An “owie” on my big toe.
Technically, what I have is a congenital deformity of my left big toe exacerbated by years of exercise, improper footwear and injury.
In reality, I have a very painful foot injury that nags me after I play basketball, wakes me up from a dead sleep and causes me much emberassment when I wear sandals.
Soon, though, that will all change.
Short story long:
I had had enough yesterday. Constant, dull pain. Horrible, bulbous joint. Bad sleep. Guh.
I called HR to see if my insurance allowed me to refer myself to a podiatrist. It did (does). Yay!
I call my PCP to see if they could recommend (not refer) me to a podiatrist. They can’t (or won’t). NO!
So I went today to the most superfluous money-grab of a doctor’s appointment ever. The physician’s assistant had me diagnosed before my sock was off my foot.
Also, I got stuck chatting for 10 minutes about the Bodies exhibition.
Funny anecdote: this guy said that if I were “indigent or homeless, like the ‘donors’ in the Bodies exhibition” he would have recommended a wider shoe (I’m wearing ’em wide anyway), a gel spacer (that too), some padding (at times, when needed) and some Advil (almost always).
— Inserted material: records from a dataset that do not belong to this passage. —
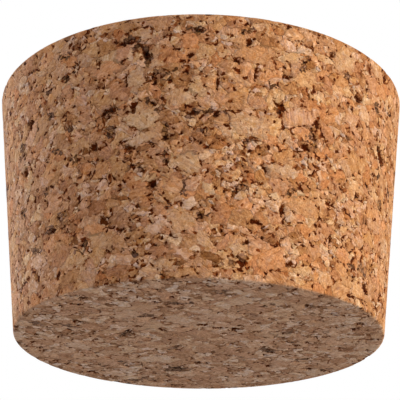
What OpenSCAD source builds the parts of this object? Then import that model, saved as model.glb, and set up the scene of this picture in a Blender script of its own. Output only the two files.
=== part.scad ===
// Tapered stopper of pressed cork: one solid frustum, narrow end down, with lightly worn rims.
// Millimetres, +Z up, origin at the centre of the small end face.

/* [Body] */
// Diameter of the large end, at the sharp corner before the rim is rounded
large_d = 75; // [40:0.2:120]
// Diameter of the small end, at the sharp corner before the rim is rounded
small_d = 65.6; // [30:0.2:110]
// Height from the small end face to the large end face
height = 45; // [15:0.5:120]

/* [Rims] */
// Radius that the large end's rim is worn to
large_rim_r = 0.5; // [0.1:0.1:4]
// Radius that the small end's rim is worn to
small_rim_r = 0.4; // [0.1:0.1:4]

/* [Colour] */
// Colour of the pressed granules, as red, green and blue shares
cork_colour = [0.72, 0.5, 0.33]; // [0:0.01:1]

/* [Hidden] */
// Straight steps that stand for each rim's arc
rim_steps = 6;
// Segments round the axis
round_fn = 180;
// Lean of the side wall from the axis
wall_angle = atan((large_d - small_d) / 2 / height);

// Radius of the side wall at height z
function wall_r(z) = small_d / 2 + z * tan(wall_angle);

// Points on an arc of radius r about the centre c, from one angle to another
function arc(c, r, from, to) = [
    for (i = [0 : rim_steps])
        let (a = from + (to - from) * i / rim_steps)
            [c[0] + r * cos(a), c[1] + r * sin(a)]
];

// Centre of a rim's arc of radius r, whose middle lies at height z and which touches the side wall
function rim_centre(z, r) = [wall_r(z) - r / cos(wall_angle), z];

// Half section: axis, small end face, small rim, side wall, large rim, large end face
module half_section() {
    polygon(concat(
        [[0, 0]],
        arc(rim_centre(small_rim_r, small_rim_r), small_rim_r, -90, -wall_angle),
        arc(rim_centre(height - large_rim_r, large_rim_r), large_rim_r, -wall_angle, 90),
        [[0, height]]
    ));
}

// The whole stopper, which is cut and turned from one pressed rod
module stopper() {
    color(cork_colour)
        rotate_extrude($fn = round_fn)
            half_section();
}

stopper();
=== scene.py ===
"""A tapered stopper of pressed cork, seen from below its small end.

The CAD solid gives the outline. One dense mesh with the same outline stands for it. The granules are a
solid pattern in millimetres, built once as a node graph and used twice: as geometry nodes it presses the
gaps and pits into the mesh, and as a shader it colours the same granules.
"""

import math
from collections import namedtuple

import bpy
import numpy as np
from mathutils import Matrix, Vector


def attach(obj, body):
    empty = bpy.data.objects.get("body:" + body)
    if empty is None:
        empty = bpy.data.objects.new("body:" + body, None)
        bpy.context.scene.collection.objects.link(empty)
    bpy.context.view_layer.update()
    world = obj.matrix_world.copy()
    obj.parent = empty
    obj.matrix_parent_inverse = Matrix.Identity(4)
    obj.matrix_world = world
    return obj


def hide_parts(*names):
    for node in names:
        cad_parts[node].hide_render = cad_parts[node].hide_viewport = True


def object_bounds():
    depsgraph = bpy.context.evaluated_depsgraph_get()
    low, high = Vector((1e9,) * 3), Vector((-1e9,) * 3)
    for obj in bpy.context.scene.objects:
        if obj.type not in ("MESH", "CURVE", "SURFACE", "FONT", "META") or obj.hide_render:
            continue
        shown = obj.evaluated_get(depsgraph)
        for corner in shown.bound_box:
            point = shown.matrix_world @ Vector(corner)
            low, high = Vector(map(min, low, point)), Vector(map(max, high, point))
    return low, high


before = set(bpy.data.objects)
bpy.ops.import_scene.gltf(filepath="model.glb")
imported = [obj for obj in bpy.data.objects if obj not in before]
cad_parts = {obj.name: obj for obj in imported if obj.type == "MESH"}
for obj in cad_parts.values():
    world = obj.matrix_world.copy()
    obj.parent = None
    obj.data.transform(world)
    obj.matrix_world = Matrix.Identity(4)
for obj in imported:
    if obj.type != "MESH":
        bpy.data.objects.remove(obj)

MM = 0.001
cad_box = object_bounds()

# ---------------------------------------------------------------- mesh
NODE = "stopper"
PIECE = "cork_stopper"

DISC_RINGS = 84  # rings of each end face
COLUMNS = 6 * DISC_RINGS  # columns of the wall, as many as the points of an end's edge
WALL_ROWS = 104  # rows of the wall between the two rims
RIM_STEP = 2  # every second ring of the CAD rims is used
LEAST_BEND = 0.05  # degrees that the CAD outline turns at a ring that is kept
FLAT_ENOUGH = 0.7  # a point is on an end face where its normal's z is above this, up or down
MAP_GAP = 2 * MM  # between the islands of the flat map
MAP_STRIPS = 3  # the wall lies on the flat map in this many strips

# What the mesh keeps at its points, for the node graphs to read. Distances are in millimetres.
REST = "rest_place"  # where the point lay before the pits were pressed in
FLAKE = "flake_edge"  # how far inside the nearest large flake, below 0 outside
FLAKE_TINT = "flake_tint"  # that flake's random number, how pale it is and its cast
VOID = "void_edge"  # how far inside the nearest void, below 0 outside
BARK = "bark_edge"  # how far inside the nearest patch of bark, below 0 outside
PIT_SHARE = "pit_share"  # how much of the full depth a pit reaches: little at the two rims
RIM_DARK = "rim_darkening_and_shade"  # how much darker the wall is painted beside the two rims: painted shade on the large rim's rounded edge, and a darker band beside the small rim
CUT = "cut_face"  # 1 on the two ends, which were sliced, and 0 on the wall, which was ground

# ---------------------------------------------------------------- granules, in millimetres unless named
# Each size of granule: its width, the share of its cells that hold one, how far their tints differ, and
# how far away its cells and its cracks are read, so that no two sizes agree. A cell that holds none shows
# the smaller sizes, and the last size fills what is left.
Size = namedtuple("Size", "width share differ shift crack_shift")
GRAINS = (
    Size(2.8, 0.47, 0.52, (0, 0, 0), (3.3, 8.1, 1.9)),
    Size(1.7, 0.64, 0.82, (31.7, 11.3, 5.1), (3.3, 17.1, 1.9)),
    Size(0.95, 1.0, 0.95, (63.4, 22.6, 10.2), (3.3, 26.1, 1.9)),
)
# The large flakes lie where marks place them, so they need no share and no cells
FLAKES = Size(width=5.0, share=None, differ=0.66, shift=None, crack_shift=(7.3, 1.1, 4.9))
SMALL = 4.0  # narrower granules than this can be bark or lie loose
FLATTEN = 1.2  # granules are this much wider than high

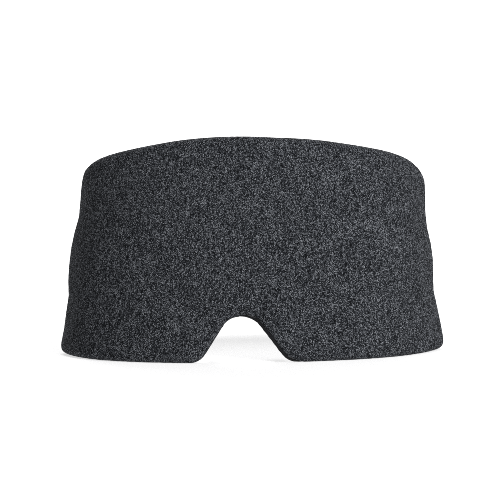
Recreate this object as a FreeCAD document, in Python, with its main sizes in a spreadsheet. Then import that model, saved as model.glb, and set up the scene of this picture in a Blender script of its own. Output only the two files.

Seeing as I’m young (his descriptor) and have good insurance, he figured I’d get surgery.
They could always shave the bone down, but my body would just produce more calcium deposits within a few years and the underlying problem and pain would persist.
Since I’m this for more than cosmetic reasons, I agreed that I’d fight to go under the knife.
I’ll regale you with more tales from the toe after I see the podiatrist. Until then, try not to think about my big toe. That’s what I’m trying to do.